Bj, it shows you how to to do half blind dovetails but I don't remember it showing how to do a Rabbeted Halfblind DT like is in Steves photo? 

Corey


----------



## S Bolton (Mar 5, 2007)

I do have a DVD but it doesn't show rabbeted half blinds.

Thanks

Bolton


----------



## challagan (Feb 7, 2006)

I think it could be done. It definitely would be a little harder, the rabbet would have to be put on the drawer front prior to the doing the slots when you lay it flat and use the stop block. The height of the bit would be the critical step and I might be wrong but I think the rabbet must equal the thickness of the drawer side stock. So if your box sides are 1/2 your front would need to be 3/4 inch with a 1/2 rebate. I would think a test piece would need to be used Steve and once you have it right on, follow the steps in the DVD as you normally would. 

Corey


----------



## bobj3 (Jan 17, 2006)

Corey you hit it right on the head 

rabbet 1st, then dovetails 


Bj 

===========


challagan said:


> I think it could be done. It definitely would be a little harder, the rabbet would have to be put on the drawer front prior to the doing the slots when you lay it flat and use the stop block. The height of the bit would be the critical step and I think the rabbet must equal the thickness of the drawer side stock. So if your box sides are 1/2 your front would need to be 3/4 inch with a 1/2 rebate.
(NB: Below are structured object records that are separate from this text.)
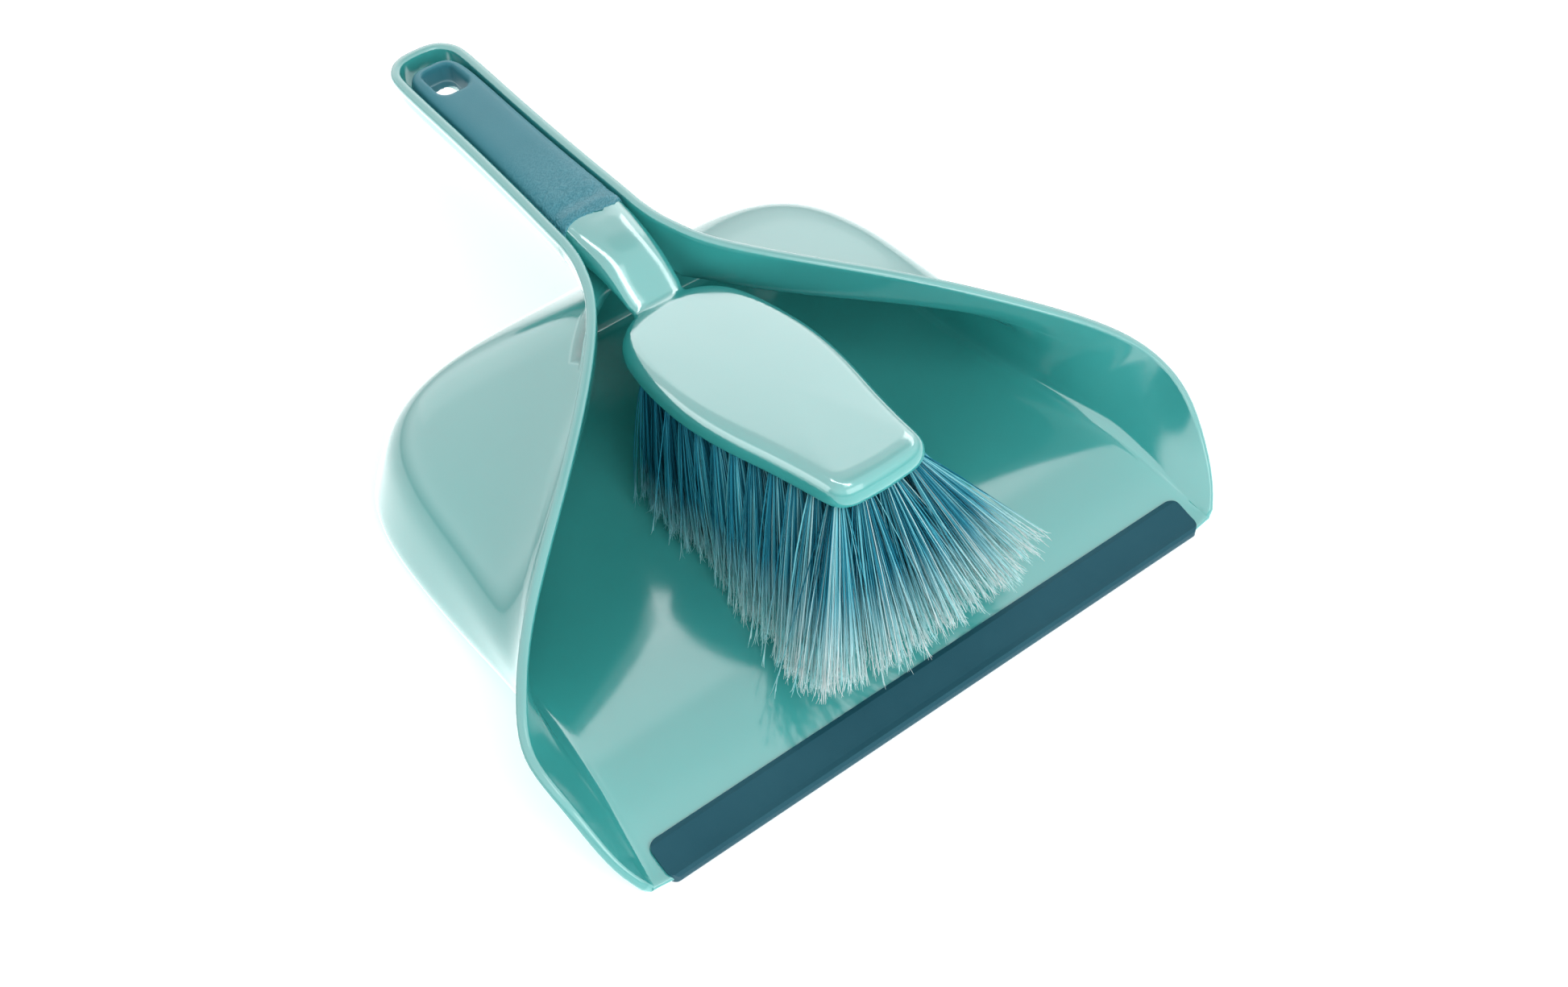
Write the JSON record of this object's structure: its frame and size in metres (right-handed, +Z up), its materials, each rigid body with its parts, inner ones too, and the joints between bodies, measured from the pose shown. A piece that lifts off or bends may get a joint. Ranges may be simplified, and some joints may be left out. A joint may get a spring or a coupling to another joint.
{
  "type": "dust pan and brush set",
  "caption": "Hooded dust pan with a soft lip strip and an open trough handle that carries a hand brush with a soft grip and fanned bristle tufts.",
  "frame": {"origin": "centre of the bounding box on the plane the pan rests on", "axes": "+Z up; +Y from the lip edge towards the handle end; +X to the right seen from behind the handle"},
  "size_m": [0.2774, 0.318, 0.085],
  "materials": {
    "mint_plastic": "glossy moulded polypropylene",
    "lip_rubber": "matte thermoplastic rubber",
    "soft_grip": "matte soft-touch with an engraved texture near the neck",
    "bristle": "fine synthetic filament, flagged pale tips",
    "staple_wire": "plain flat wire"
  },
  "bodies": {
    "pan": {"pan_shell": "mint_plastic", "lip_strip": "lip_rubber"},
    "brush": {"brush_body": "mint_plastic", "brush_grip": "soft_grip", "tuft_anchors": "staple_wire", "tuft_row_01": "bristle", "tuft_row_02": "bristle", "tuft_row_03": "bristle", "tuft_row_04": "bristle", "tuft_row_05": "bristle", "tuft_row_06": "bristle", "tuft_row_07": "bristle", "tuft_row_08": "bristle", "tuft_row_09": "bristle", "tuft_row_10": "bristle", "tuft_row_11": "bristle", "tuft_row_12": "bristle"}
  },
  "joints": [
    {"name": "brush_lift", "type": "slide", "parent": "pan", "child": "brush", "axis": [0, 0, 1], "range_m": [0, 0.15]}
  ]
}
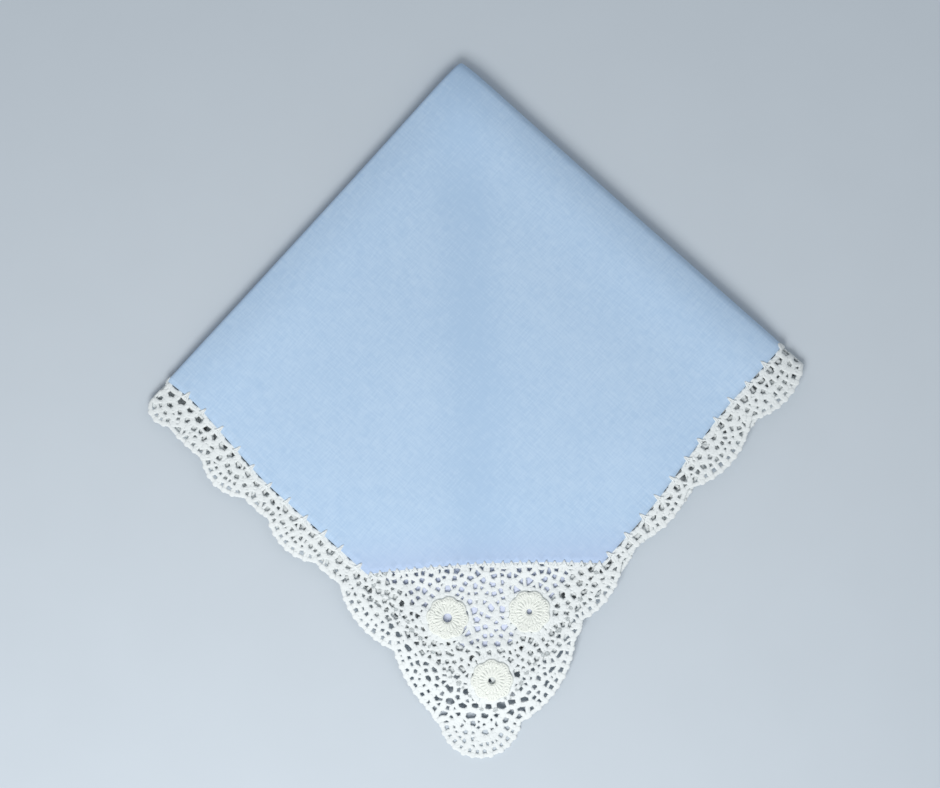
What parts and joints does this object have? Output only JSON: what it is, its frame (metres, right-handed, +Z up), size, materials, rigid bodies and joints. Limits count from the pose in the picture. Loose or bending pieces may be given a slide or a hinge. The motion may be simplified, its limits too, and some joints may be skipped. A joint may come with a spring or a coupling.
{
  "type": "lace handkerchief",
  "caption": "Square pale-blue cotton handkerchief with a scalloped white crochet edging and a crochet corner with raised rosettes, folded in quarters and lying flat",
  "frame": {"origin": "on the surface, under the middle of the folded handkerchief's box", "axes": "+Z up. The lace corner points to -Y and the folded middle of the cloth to +Y, so that the square lies as a diamond. +X is toward the edge of the second fold."},
  "size_m": [0.209, 0.2213, 0.0077],
  "materials": {
    "cloth_blue": "fine plain weave with pale-blue warp and white slubs, matt",
    "thread_white": "twisted cotton crochet thread, matt white",
    "thread_cream": "twisted cotton crochet thread, warm white, matt"
  },
  "bodies": {
    "root": {"cloth": "cloth_blue", "lace_edging": "thread_white", "lace_corner": "thread_white", "rosette_1": "thread_cream", "rosette_2": "thread_cream", "rosette_3": "thread_cream"}
  },
  "joints": []
}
I would think a test piece would need to be used Steve and once you have it right on, follow the steps in the DVD as you normally would.
> 
> Corey


----------



## challagan (Feb 7, 2006)

bobj3 said:


> Corey you hit it right on the head
> 
> rabbet 1st, then dovetails
> 
> ...


Hey bud, even a blind squirrel finds a nut once in awhile      

Corey


----------



## harrysin (Jan 15, 2007)

Gentlemen, I cheat by fitting separate fronts after the drawer is finished, just like mid to lower range furniture manufacturers.


----------



## challagan (Feb 7, 2006)

Harry, with the Gifkin Jig, that is the only way to do that particular joint with a rebate. 

Corey


----------



## S Bolton (Mar 5, 2007)

Spoke with Incra tech man today. He said it is no problem. Just set depth of cut deeper to allow for overlay. Cut rabbets first of course. 

I think I will try to master half blinds and then try rabbeted half blinds.

Steve Bolton


----------